Material provided →
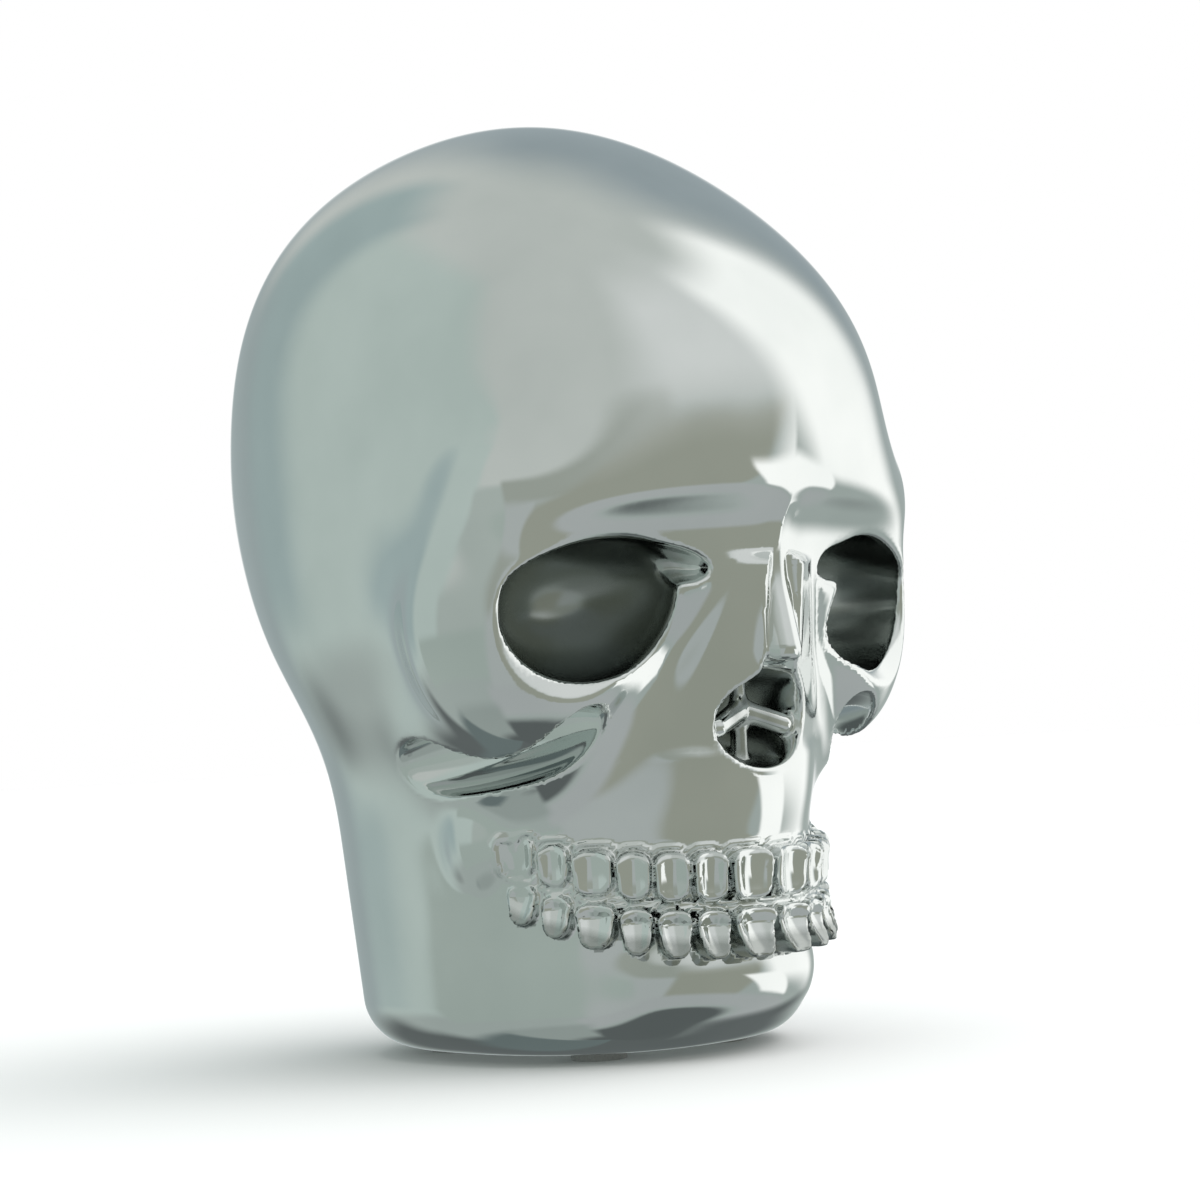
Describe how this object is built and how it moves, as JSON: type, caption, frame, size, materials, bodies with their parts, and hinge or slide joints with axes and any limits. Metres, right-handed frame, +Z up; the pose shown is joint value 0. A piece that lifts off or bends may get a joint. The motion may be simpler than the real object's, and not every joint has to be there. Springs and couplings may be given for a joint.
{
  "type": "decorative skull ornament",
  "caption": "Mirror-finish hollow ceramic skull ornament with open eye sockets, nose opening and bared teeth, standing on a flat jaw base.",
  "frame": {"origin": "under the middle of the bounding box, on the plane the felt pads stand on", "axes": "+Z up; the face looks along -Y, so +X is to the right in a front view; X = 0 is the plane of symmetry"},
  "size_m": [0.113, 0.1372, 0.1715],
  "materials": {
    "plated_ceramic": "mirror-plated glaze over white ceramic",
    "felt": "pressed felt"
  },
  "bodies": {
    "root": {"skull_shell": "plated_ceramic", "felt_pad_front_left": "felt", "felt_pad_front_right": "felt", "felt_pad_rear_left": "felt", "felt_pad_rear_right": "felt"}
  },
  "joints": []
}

...

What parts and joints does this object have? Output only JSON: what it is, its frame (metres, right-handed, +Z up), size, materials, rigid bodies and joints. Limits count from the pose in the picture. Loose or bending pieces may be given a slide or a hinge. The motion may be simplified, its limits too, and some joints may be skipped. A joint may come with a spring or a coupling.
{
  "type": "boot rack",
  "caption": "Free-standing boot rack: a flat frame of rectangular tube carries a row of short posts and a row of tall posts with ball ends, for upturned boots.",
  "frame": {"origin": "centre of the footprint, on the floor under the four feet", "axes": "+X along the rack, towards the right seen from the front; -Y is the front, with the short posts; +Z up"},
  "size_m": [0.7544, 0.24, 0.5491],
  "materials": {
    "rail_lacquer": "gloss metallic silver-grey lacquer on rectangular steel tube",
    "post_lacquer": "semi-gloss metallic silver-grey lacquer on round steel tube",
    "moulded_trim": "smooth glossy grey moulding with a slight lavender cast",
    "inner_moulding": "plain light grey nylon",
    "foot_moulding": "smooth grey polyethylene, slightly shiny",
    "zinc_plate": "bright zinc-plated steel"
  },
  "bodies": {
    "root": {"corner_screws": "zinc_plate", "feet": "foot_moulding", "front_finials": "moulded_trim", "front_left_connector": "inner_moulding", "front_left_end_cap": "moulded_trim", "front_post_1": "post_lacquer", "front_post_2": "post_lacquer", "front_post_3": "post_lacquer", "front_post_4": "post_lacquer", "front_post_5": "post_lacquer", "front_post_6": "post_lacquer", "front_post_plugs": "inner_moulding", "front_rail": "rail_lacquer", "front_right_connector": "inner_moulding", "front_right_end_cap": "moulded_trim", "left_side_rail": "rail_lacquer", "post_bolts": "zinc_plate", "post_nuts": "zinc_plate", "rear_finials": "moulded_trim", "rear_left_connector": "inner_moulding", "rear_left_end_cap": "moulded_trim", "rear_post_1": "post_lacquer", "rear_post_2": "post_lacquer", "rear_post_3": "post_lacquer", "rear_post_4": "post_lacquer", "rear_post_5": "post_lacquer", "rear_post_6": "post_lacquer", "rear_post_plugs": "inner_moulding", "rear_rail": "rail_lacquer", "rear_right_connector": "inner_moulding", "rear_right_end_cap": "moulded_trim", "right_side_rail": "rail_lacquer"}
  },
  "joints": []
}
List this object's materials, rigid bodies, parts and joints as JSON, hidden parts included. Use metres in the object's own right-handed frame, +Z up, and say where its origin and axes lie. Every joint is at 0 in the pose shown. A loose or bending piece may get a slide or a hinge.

* * *

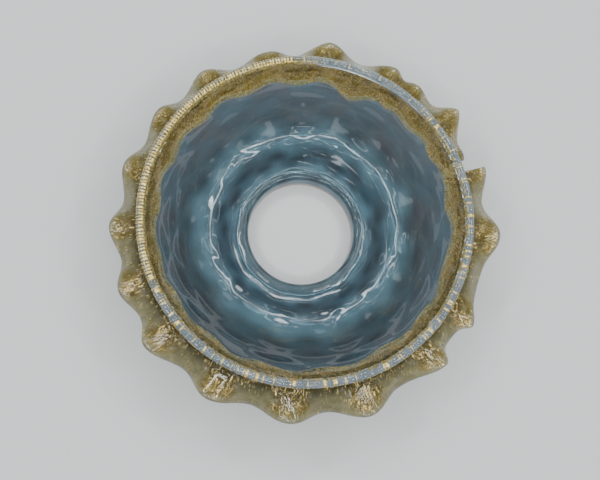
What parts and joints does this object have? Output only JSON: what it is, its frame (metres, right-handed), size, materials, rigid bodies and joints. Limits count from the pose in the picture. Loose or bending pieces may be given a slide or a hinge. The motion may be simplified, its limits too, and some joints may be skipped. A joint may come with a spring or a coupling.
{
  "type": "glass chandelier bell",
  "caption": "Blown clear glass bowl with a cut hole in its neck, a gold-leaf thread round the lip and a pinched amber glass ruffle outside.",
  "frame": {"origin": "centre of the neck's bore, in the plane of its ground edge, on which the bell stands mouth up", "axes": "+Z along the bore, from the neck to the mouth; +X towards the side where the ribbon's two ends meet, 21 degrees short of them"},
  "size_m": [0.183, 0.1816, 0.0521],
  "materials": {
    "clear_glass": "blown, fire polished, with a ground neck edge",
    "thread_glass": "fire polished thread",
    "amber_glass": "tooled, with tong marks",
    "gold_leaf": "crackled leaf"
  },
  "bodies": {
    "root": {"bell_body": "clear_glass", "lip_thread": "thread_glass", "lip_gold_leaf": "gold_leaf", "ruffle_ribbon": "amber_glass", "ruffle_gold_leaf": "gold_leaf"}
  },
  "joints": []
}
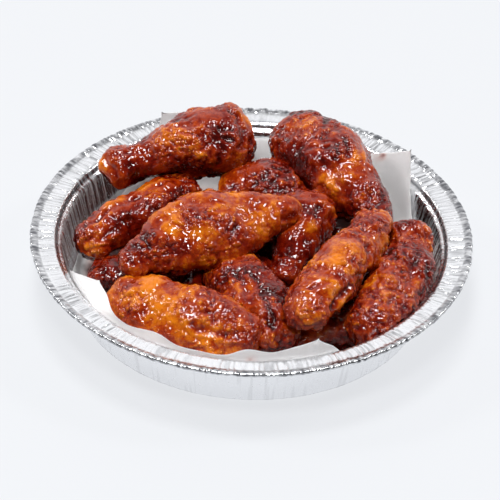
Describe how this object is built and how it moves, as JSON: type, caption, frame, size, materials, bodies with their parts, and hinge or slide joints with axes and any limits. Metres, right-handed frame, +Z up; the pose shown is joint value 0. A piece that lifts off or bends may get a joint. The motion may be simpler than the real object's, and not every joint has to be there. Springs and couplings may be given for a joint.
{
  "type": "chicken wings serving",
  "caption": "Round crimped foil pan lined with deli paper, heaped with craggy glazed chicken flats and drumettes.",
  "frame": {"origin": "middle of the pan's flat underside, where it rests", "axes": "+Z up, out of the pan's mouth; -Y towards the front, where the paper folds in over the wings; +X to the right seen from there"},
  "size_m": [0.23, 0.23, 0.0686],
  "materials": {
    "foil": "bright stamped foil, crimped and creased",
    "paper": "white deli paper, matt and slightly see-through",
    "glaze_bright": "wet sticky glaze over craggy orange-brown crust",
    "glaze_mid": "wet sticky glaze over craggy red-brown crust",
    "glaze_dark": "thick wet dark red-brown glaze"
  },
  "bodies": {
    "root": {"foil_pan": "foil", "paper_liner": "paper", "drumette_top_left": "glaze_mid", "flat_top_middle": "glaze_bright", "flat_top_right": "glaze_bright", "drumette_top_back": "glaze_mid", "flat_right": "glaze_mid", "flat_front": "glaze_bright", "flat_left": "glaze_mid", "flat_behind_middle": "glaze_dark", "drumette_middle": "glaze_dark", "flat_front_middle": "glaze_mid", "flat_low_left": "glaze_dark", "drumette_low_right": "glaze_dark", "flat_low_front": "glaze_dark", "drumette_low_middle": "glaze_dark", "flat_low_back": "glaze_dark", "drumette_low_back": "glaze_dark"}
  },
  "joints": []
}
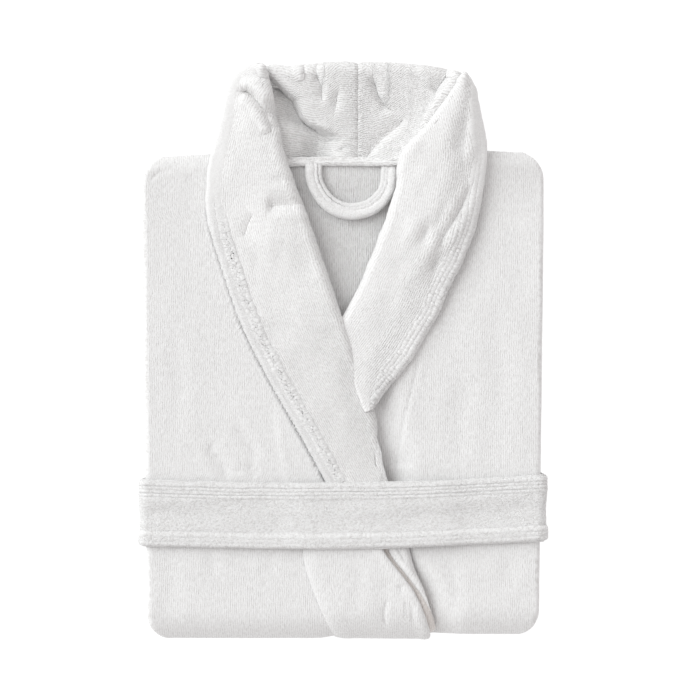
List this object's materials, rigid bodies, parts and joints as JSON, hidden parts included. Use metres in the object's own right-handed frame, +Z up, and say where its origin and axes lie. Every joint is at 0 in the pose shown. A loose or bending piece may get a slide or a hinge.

Problem →
Pick out the lines above containing the word "where", then copy them.

Solution below →
List this object's materials, rigid bodies, parts and joints as JSON, hidden parts included. Use metres in the object's own right-handed frame, +Z up, and say where its origin and axes lie. Every joint is at 0 in the pose shown. A loose or bending piece may get a slide or a hinge.
  "frame": {"origin": "centre of the neck's bore, in the plane of its ground edge, on which the bell stands mouth up", "axes": "+Z along the bore, from the neck to the mouth; +X towards the side where the ribbon's two ends meet, 21 degrees short of them"},
  "frame": {"origin": "middle of the pan's flat underside, where it rests", "axes": "+Z up, out of the pan's mouth; -Y towards the front, where the paper folds in over the wings; +X to the right seen from there"},
List this object's materials, rigid bodies, parts and joints as JSON, hidden parts included. Use metres in the object's own right-handed frame, +Z up, and say where its origin and axes lie. Every joint is at 0 in the pose shown. A loose or bending piece may get a slide or a hinge.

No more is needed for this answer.